Task details. Quote precisely the run of lines opening with the line containing "addBassDrum();" and closing with the line containing "before = set(bpy.data.objects)", and nothing else.

Material.
▽
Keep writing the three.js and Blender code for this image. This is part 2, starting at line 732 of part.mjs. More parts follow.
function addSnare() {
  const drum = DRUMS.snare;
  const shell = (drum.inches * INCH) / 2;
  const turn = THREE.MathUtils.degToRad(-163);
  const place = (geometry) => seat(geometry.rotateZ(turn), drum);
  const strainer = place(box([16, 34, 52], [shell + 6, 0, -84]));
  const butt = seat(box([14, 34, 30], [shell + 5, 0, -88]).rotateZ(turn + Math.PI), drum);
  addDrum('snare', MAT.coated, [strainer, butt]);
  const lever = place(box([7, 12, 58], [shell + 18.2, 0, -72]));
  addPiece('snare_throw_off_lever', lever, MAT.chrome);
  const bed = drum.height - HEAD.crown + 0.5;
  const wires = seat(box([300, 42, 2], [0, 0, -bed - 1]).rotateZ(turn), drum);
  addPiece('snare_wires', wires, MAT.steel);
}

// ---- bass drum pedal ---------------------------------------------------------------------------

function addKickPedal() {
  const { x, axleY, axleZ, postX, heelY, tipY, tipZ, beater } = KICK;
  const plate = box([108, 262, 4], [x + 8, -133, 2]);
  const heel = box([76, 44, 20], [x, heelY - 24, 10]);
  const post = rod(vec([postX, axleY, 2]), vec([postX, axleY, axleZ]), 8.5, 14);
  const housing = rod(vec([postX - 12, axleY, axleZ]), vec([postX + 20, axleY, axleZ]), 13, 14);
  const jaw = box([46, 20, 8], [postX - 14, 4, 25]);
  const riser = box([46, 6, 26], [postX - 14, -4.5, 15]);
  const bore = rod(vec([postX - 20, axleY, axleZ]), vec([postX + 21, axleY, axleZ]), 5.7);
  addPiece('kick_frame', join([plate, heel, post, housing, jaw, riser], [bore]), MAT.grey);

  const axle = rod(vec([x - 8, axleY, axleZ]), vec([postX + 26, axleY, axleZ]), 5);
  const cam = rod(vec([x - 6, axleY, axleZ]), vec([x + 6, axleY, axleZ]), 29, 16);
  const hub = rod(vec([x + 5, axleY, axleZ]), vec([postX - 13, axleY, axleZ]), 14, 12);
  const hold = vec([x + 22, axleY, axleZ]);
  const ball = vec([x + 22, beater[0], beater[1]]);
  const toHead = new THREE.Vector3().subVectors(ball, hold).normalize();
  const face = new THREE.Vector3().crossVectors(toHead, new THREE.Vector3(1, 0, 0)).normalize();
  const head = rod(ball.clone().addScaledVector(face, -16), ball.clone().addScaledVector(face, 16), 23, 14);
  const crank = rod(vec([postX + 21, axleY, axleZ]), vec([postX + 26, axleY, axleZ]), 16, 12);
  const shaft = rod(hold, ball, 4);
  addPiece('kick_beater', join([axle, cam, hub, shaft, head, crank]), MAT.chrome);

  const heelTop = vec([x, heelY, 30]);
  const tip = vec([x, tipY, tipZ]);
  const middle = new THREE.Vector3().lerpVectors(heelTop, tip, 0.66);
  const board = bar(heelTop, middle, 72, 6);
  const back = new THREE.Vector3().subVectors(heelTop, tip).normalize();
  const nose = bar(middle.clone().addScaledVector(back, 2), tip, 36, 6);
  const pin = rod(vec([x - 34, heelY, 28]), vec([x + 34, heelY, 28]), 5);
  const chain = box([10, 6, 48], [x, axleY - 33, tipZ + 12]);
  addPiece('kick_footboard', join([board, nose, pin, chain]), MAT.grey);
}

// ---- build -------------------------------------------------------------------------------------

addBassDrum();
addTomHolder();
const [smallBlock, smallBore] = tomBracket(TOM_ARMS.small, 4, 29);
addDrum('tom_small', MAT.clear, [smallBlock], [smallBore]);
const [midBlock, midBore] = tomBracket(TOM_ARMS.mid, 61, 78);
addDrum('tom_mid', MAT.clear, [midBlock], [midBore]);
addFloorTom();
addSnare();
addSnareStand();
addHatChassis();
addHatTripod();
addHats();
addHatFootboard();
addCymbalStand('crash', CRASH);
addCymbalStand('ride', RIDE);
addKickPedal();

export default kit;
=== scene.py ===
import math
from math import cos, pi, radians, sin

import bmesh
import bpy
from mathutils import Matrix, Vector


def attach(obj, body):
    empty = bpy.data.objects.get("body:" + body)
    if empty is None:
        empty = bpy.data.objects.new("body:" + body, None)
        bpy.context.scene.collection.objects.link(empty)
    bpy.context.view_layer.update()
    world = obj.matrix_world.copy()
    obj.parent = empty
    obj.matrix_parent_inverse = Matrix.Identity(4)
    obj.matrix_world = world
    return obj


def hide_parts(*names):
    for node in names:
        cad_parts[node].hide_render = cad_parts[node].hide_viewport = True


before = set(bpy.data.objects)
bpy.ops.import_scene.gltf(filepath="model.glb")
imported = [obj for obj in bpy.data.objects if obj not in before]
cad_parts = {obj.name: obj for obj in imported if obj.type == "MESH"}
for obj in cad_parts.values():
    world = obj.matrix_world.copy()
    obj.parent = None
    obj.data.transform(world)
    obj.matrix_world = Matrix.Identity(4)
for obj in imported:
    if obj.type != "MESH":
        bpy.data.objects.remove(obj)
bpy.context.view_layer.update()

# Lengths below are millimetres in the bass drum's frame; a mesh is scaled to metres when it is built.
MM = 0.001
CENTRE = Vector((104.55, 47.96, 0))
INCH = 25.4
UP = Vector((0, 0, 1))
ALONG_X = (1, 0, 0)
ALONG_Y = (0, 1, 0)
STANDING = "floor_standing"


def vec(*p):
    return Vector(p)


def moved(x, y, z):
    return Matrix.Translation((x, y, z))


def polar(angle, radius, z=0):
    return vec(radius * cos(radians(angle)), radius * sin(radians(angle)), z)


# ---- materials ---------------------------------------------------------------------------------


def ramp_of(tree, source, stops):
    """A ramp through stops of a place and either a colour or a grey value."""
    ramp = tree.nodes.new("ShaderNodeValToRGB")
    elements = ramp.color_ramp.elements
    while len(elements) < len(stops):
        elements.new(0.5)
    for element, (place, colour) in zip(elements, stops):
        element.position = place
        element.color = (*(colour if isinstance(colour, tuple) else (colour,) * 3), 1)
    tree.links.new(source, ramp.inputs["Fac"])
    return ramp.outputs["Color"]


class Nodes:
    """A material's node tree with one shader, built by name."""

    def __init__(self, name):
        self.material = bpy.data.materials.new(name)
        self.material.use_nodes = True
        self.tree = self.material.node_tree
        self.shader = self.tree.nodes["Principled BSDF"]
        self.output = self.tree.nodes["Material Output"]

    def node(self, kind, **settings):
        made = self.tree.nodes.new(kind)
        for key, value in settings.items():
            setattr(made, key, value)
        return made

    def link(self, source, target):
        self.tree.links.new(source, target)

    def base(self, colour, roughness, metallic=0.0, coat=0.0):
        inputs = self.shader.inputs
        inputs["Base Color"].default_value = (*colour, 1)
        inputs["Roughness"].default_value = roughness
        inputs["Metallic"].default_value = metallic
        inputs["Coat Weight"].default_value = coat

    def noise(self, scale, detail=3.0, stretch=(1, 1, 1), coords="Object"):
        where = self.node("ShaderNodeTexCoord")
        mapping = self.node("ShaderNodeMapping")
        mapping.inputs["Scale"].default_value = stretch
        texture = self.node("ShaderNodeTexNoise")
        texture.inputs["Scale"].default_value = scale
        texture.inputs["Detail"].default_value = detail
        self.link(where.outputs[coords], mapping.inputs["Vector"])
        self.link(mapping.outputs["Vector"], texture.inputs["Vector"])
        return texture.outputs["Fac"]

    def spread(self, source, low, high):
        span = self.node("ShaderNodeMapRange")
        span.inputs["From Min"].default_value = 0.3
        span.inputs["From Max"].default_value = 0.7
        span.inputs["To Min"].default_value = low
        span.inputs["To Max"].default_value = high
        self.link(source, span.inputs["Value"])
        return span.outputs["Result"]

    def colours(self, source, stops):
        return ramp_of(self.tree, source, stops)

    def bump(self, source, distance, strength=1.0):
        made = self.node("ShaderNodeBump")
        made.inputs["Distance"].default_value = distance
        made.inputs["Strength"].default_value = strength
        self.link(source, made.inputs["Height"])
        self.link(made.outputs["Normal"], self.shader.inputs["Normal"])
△
Written response.
addBassDrum();
addTomHolder();
const [smallBlock, smallBore] = tomBracket(TOM_ARMS.small, 4, 29);
addDrum('tom_small', MAT.clear, [smallBlock], [smallBore]);
const [midBlock, midBore] = tomBracket(TOM_ARMS.mid, 61, 78);
addDrum('tom_mid', MAT.clear, [midBlock], [midBore]);
addFloorTom();
addSnare();
addSnareStand();
addHatChassis();
addHatTripod();
addHats();
addHatFootboard();
addCymbalStand('crash', CRASH);
addCymbalStand('ride', RIDE);
addKickPedal();

export default kit;
=== scene.py ===
import math
from math import cos, pi, radians, sin

import bmesh
import bpy
from mathutils import Matrix, Vector


def attach(obj, body):
    empty = bpy.data.objects.get("body:" + body)
    if empty is None:
        empty = bpy.data.objects.new("body:" + body, None)
        bpy.context.scene.collection.objects.link(empty)
    bpy.context.view_layer.update()
    world = obj.matrix_world.copy()
    obj.parent = empty
    obj.matrix_parent_inverse = Matrix.Identity(4)
    obj.matrix_world = world
    return obj


def hide_parts(*names):
    for node in names:
        cad_parts[node].hide_render = cad_parts[node].hide_viewport = True


before = set(bpy.data.objects)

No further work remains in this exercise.